No Hard-Coded Patterns: Model learns from examples ✅ Generalizes Better: Works on unseen sentence structures ✅ Extensible: Add new predicates by adding training examples ✅ Probabilistic: Confidence scores for filtering ✅ Noun Chunk Support: Catches multi-word entities NER misses

Configuration Tuning

Increasing Precision (Fewer False Positives)

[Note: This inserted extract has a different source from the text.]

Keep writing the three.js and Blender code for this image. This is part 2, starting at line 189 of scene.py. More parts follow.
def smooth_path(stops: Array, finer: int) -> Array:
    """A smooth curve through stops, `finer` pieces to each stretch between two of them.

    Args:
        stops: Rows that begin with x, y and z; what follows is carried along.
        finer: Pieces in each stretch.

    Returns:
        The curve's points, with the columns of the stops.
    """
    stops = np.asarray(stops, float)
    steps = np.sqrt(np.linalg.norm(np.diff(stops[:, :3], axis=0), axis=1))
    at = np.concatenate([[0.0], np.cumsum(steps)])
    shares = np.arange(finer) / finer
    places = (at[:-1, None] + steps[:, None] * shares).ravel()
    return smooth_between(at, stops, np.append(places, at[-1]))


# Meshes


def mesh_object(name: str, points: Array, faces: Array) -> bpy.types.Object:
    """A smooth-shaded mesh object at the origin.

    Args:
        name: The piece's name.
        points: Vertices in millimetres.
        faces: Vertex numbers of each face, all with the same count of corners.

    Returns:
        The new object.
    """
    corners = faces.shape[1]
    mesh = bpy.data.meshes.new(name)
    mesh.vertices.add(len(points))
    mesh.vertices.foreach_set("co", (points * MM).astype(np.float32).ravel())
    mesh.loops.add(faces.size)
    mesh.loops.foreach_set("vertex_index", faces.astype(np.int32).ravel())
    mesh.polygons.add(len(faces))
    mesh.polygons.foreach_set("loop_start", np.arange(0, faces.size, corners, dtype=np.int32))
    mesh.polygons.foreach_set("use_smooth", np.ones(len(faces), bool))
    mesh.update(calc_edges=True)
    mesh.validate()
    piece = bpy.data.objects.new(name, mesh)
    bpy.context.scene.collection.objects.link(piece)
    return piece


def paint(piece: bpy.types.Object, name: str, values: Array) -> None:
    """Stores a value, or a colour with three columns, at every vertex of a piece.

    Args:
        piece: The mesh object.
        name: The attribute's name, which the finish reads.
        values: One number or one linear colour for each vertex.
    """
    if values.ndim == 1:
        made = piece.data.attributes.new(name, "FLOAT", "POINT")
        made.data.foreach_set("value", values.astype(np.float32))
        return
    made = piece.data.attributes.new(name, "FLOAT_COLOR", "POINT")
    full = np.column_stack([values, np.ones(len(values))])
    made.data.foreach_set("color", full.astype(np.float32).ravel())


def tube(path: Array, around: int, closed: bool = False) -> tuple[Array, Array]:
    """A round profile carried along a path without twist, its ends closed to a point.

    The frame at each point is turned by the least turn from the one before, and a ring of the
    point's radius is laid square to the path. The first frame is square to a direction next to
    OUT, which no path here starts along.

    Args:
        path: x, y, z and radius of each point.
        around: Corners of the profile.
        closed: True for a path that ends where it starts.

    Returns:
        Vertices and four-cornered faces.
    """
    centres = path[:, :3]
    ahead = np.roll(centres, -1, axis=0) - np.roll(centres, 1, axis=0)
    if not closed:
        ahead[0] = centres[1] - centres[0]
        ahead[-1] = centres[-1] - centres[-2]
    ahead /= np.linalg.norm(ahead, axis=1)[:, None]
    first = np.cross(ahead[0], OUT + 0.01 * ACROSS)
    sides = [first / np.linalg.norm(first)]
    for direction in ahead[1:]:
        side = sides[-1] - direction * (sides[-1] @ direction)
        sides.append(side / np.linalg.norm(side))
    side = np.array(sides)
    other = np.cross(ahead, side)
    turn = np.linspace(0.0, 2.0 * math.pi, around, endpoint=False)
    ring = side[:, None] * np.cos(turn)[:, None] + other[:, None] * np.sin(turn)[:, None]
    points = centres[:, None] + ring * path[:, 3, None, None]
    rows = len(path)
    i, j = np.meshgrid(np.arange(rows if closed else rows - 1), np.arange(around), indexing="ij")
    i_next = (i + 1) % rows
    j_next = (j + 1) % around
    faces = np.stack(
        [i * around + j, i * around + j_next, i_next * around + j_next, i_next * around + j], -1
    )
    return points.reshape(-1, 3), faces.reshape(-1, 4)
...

Edit models/thresholds.json:

{
  "type": 0.85,
  "headquartered_in": 0.90,
  "consists_of": 0.85,
  "performs_task": 0.85,
  "none": 1.00
}

Adding New Predicates

  1. Add to config/predicates.yaml
  2. Add training examples to training/re_train.jsonl
  3. Retrain: python training/train_re_transformers.py (or make -f Makefile.gk coldstart)

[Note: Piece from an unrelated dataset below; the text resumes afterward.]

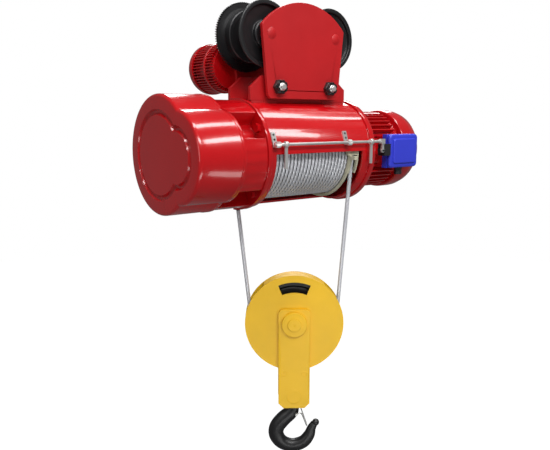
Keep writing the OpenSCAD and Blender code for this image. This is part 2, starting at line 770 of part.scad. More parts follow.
module block_covers() color(yellow) on_block()
    for (side = [-1, 1]) mirror([0, side < 0 ? 1 : 0, 0]) difference() {
        union() {
            rod_y(24, 27.5, block_r, $fn = 96);
            along_y(0.5, 25) intersection() {
                difference() {
                    circle(r = block_r, $fn = 96);
                    circle(r = block_r - 3, $fn = 96);
                }
                union() {
                    sector(220, 52, 128);
                    sector(220, 205, 335);
                }
            }
        }
        rod_y(20, 30, 25.2);
        along_y(20, 30) intersection() {
            difference() {
                circle(r = 127);
                circle(r = 95);
            }
            sector(220, 67.5, 112.5);
        }
    }

module strap_outline() {
    w = strap_w / 2;
    polygon([[-w, -252], [-w + 15, -267], [w - 15, -267], [w, -252], [w, 31], [w - 15, 31],
             [w - 15, 46], [-w + 15, 46], [-w + 15, 31], [-w, 31]]);
    for (side = [-1, 1]) translate([side * (w - 15), 31]) circle(r = 15);
}

module block_straps() color(yellow) on_block()
    for (y0 = [-36, 28])
        along_y(y0, y0 + 8) difference() {
            strap_outline();
            circle(r = 25);
            translate([0, -230]) circle(r = 20 + clear);
            for (x = [-31, 31]) translate([x, -156]) circle(r = 6);
        }

module block_spacers() color(zinc) on_block()
    for (x = [-31, 31]) {
        rod_y(-28, 28, 9, [x, -156]);
        rod_y(-36, 36, 6 - clear, [x, -156]);
    }

module sheave() color(black) on_block() difference() {
    turned_y([
        [25 + clear, -22], [36, -22], [36, -8], [108, -8], [116, -18], [140, -18], [140, -14],
        [121.5, -4], [121.5, 4], [140, 14], [140, 18], [116, 18], [108, 8], [36, 8], [36, 22],
        [25 + clear, 22]
    ]);
    rotate([-90, 0, 0]) rotate_extrude($fn = 96) translate([sheave_r, 0]) circle(r = rope_r + 0.3, $fn = 24);
}

module sheave_axle() color(yellow) on_block() {
    rod_y(-38, 38, 25);
    for (y0 = [-43, 36]) rod_y(y0, y0 + 7, 38, $fn = 96);
    rod_y(-46, 46, 20);
}

// Pieces that hang from the trunnions
module on_hook() on_block() translate([0, 0, 10]) children();

module crosshead() color(steel) on_hook() difference() {
    union() {
        translate([-30, -27.5, -262]) cube([60, 55, 44]);
        rod_y(-36, 36, 20, [0, -240]);
    }
    translate([0, 0, -263]) cylinder(h = 46, r = 17 + clear);
}

module thrust_bearing() color(steel) on_hook()
    translate([0, 0, -218]) difference() {
        cylinder(h = 12, r = 27);
        translate([0, 0, -1]) cylinder(h = 14, r = 17.5);
    }

module hook_nut() color(black) on_hook()
    translate([0, 0, -206]) difference() {
        cylinder(h = 22, r = 27, $fn = 6);
        translate([0, 0, -1]) cylinder(h = 24, r = 17);
    }

// Hook centre line as [x, z, width], from the shank to the knob
hook_line = [
    [0, -268, 34], [0, -286, 35], [-7, -306, 44], [-32, -330, 48], [-51, -356, 48], [-53, -383, 47],
    [-36, -408, 44], [-4, -419, 42], [30, -409, 40], [49, -386, 36], [57, -362, 28], [66, -345, 22]
];

// Smooth curve through four neighbouring points, at t from 0 to 1 between the middle two
function smooth(p0, p1, p2, p3, t) =
    0.5 * (2 * p1 + (p2 - p0) * t + (2 * p0 - 5 * p1 + 4 * p2 - p3) * t * t
        + (3 * p1 - p0 - 3 * p2 + p3) * t * t * t);
steps = 4;
hook_curve = [
    for (i = [0 : len(hook_line) - 2], s = [0 : steps - 1])
        smooth(hook_line[max(i - 1, 0)], hook_line[i], hook_line[i + 1],
               hook_line[min(i + 2, len(hook_line) - 1)], s / steps),
    hook_line[len(hook_line) - 1]
];
sides = 16;

module hook_body() {
    n = len(hook_curve);
    rings = [
        for (i = [0 : n - 1])
            let (
                a = hook_curve[max(i - 1, 0)],
                b = hook_curve[min(i + 1, n - 1)],
                dir = atan2(b[1] - a[1], b[0] - a[0]) + 90,
                p = hook_curve[i]
            )
            for (k = [0 : sides - 1])
                let (out = p[2] / 2 * cos(360 * k / sides))
                [p[0] + out * cos(dir), 0.43 * p[2] * sin(360 * k / sides), p[1] + out * sin(dir)]
    ];
    faces = [
        for (i = [0 : n - 2], k = [0 : sides - 1])
            let (k2 = (k + 1) % sides)
            each [[i * sides + k, i * sides + k2, (i + 1) * sides + k2],
                  [i * sides + k, (i + 1) * sides + k2, (i + 1) * sides + k]],
        [for (k = [sides - 1 : -1 : 0]) k],
        [for (k = [0 : sides - 1]) (n - 1) * sides + k]
    ];
    polyhedron(points = rings, faces = faces);
}

module hook() color(black) on_hook() difference() {
    union() {
        hook_body();
        translate([0, 0, -275]) cylinder(h = 95, r = 17 - clear);
        translate([70, 0, -342]) sphere(r = 11, $fn = 24);
    }
    rod_y(-30, 30, 3.5, [8, -306]);
}

module latch() color(zinc) on_hook() {
    rod_y(-26, 26, 3.4, [8, -306]);
    for (y0 = [-25.5, 23.5])
        along_y(y0, y0 + 2) {
            translate([8, -306]) circle(r = 6.5);
            polygon([[8, -301], [21, -291], [25, -311], [8, -311]]);
        }
    along_y(-25.5, 25.5) polygon([[20, -291], [22, -291], [26, -311], [24, -311]]);
    along_y(-11, 11) polygon([[24, -310.5], [26, -310.5], [44.5, -352], [42.6, -353]]);
}

// ---- assembly ---------------------------------------------------------------------------------------------

gear_cover();
gear_case();
case_bolts();
drum_shell();
rod_brackets();
rope_anchor();
motor_shield();
motor_frame();
motor_stator();
fan_cover();
terminal_box();
terminal_cover();
cable_gland();
limit_switch();
hanger_front();
hanger_rear();
trolley_plate_front();
trolley_plate_rear();
tie_bolts();
tie_nuts();
tie_spacers();
wheel_axles();
bearings();
wheel_front_left();
wheel_front_right();
wheel_rear_left();
wheel_rear_right();
travel_gear_case();
travel_motor_frame();
travel_motor_cap();
travel_rotor();
travel_idler();
travel_pinion();
main_shaft();
motor_rotor();
motor_fan();
countershaft_1();
countershaft_2();
output_gear();
drum();
rope_reserve();
rope_layer();
rope_guide();
guide_ring();
live_fall();
rope_bight();
dead_fall();
limit_rod();
stop_fingers();
limit_lever();
block_covers();
block_straps();
block_spacers();
sheave();
sheave_axle();
crosshead();
thrust_bearing();
hook();
hook_nut();
latch();
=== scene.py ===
"""Looks of the electric wire rope hoist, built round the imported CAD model. Lengths are in millimetres."""

import json
import math

import bmesh
import bpy
import numpy as np
from mathutils import Matrix, Vector


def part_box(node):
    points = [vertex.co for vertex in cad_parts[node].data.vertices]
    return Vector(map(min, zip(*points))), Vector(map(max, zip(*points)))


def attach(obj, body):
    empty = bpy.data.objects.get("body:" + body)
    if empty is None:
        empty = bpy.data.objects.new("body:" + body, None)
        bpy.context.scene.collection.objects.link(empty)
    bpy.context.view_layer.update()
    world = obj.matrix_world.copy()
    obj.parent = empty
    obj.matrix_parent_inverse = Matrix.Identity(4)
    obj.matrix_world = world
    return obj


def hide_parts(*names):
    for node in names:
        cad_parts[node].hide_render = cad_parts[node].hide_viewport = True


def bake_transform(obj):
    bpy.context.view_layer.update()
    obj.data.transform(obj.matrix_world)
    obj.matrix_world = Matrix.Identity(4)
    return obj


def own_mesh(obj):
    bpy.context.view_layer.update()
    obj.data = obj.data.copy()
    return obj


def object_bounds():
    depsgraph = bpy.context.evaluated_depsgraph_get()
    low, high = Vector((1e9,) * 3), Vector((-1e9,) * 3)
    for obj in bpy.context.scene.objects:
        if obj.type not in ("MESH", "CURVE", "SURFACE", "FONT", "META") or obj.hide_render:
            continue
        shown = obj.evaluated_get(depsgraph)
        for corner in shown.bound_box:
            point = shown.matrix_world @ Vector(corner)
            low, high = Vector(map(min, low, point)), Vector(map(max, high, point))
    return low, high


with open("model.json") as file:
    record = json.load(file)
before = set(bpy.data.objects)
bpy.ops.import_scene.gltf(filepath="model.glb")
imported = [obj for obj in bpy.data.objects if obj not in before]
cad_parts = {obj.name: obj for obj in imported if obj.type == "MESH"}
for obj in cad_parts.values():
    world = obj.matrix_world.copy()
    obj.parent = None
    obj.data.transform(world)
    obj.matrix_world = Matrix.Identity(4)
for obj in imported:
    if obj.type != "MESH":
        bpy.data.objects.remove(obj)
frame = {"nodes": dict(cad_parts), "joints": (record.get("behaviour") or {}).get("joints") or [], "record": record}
cad_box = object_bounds()

MM = 0.001
NODES = frame["nodes"]
RECORD = frame["record"]
JOINTS = {j["name"]: j for j in frame["joints"]}


def box_mm(node):
    low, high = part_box(node)
    return low / MM, high / MM


def centre_xz(low, high):
    return (low.x + high.x) / 2, (low.z + high.z) / 2


# ---- places taken from the frame -----------------------------------------------------------------

DRUM_Z = centre_xz(*box_mm("motor_shield"))[1]
COVER_LOW, COVER_HIGH = box_mm("gear_cover")
BIG_R = (COVER_HIGH.z - COVER_LOW.z) / 2
BIG_C = (COVER_HIGH.y - BIG_R, (COVER_HIGH.z + COVER_LOW.z) / 2)
LOBE_R = 118.0
LOBE_C = (COVER_LOW.y + LOBE_R, BIG_C[1] - 2)
COVER_MID = ((BIG_C[0] + LOBE_C[0]) / 2 + 5, DRUM_Z + 4)  # where the cover's outline is measured from

ROPE_R = 6.0
WOUND_R = 5.8  # a little less on the drum, so that the turns stay apart
ROPE_PITCH = 12.5
PITCH_R = 122.0
SHEAVE_R = 128.0
LIFT = 6.0  # metres of hook travel
BLOCK_C = Vector(JOINTS["sheave_spin"]["pos_m"]) / MM
BLOCK_Y = Vector(JOINTS["sheave_spin"]["axis"]).normalized()
BLOCK_X = Vector((BLOCK_Y.y, -BLOCK_Y.x, 0))
HOOK_REST = -240.0
SPACER_X, SPACER_Z = 31.0, -156.0  # ends of the block's spacers, from the sheave's axle
STRAP_FACE = 36.0
BLOCK = Matrix((
    (BLOCK_X.x, BLOCK_Y.x, 0, BLOCK_C.x),
    (BLOCK_X.y, BLOCK_Y.y, 0, BLOCK_C.y),
    (0, 0, 1, BLOCK_C.z),
    (0, 0, 0, 1),
))
# The hook is drawn with its trunnions at HOOK_REST, and moved to where the frame has them
TRUNNION_Z = JOINTS["crosshead_tilt"]["pos_m"][2] / MM - BLOCK_C.z
HOOK = BLOCK @ Matrix.Translation((0, 0, TRUNNION_Z - HOOK_REST))


# ---- materials -----------------------------------------------------------------------------------


def new_material(name):
    made = bpy.data.materials.new(name)
    made.use_nodes = True
    return made, made.node_tree.nodes, made.node_tree.links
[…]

Improving Recall (More Extractions)

  • Lower thresholds in models/thresholds.json
  • Add more positive training examples
  • Increase MAX_CHAR_DIST in candidates.py

Files Created

config/
  predicates.yaml          # Predicate taxonomy
models/
  promoter_v1.onnx         # Trained ONNX model (LogisticRegression)
  thresholds.json          # Confidence thresholds
  classes.json             # Class labels
training/
  train_re_transformers.py # Training script (sentence transformers, default)
  train_re_sklearn.py      # Training script (TF-IDF, deprecated)
  re_train.jsonl           # Training examples
  re_dev.jsonl             # Development examples
  ruler_patterns.jsonl     # EntityRuler patterns (domain-specific entities)
tools/
  bootstrap_seed_from_candidates.py  # Auto-seed generation
groundkg/
  ner_tag.py               # NER extraction
  candidates.py            # Candidate generation
  re_score.py              # Model inference (sentence transformers + ONNX)
out/
  ner.jsonl                # NER output
  candidates.jsonl         # Candidate pairs
  edges.jsonl              # Final edges
  graph.ttl                # RDF graph

Next Steps

  1. Collect More Training Data: Run on larger corpora to bootstrap more examples
  2. Refine Thresholds: Tune per-predicate thresholds on dev set
  3. Experiment with Models: Try transformers (BERT, RoBERTa) for better accuracy
  4. Active Learning: Manually label uncertain predictions to improve model
  5. Domain Adaptation: Fine-tune on domain-specific text

Reproducibility

make demo
make hash
# Output hashes:
# 6e25b5c4cae5835cb6057d74043370246cd133a8  out/edges.jsonl
# 776d1b593cd9641b4f3214a9beb04591f454e398  out/statements.scored.jsonl
# 23b02cd22b7cb37b4064eaa74deb56826f3f1a24  out/attributes.jsonl
# be5768f91095360d98b9bd34169a766c231a1d3d  out/graph.ttl

Success! 🎉

The model-based pipeline is fully operational and tested. The system automatically switches between rule-based and ML-based extraction, providing a smooth migration path from deterministic patterns to learned models.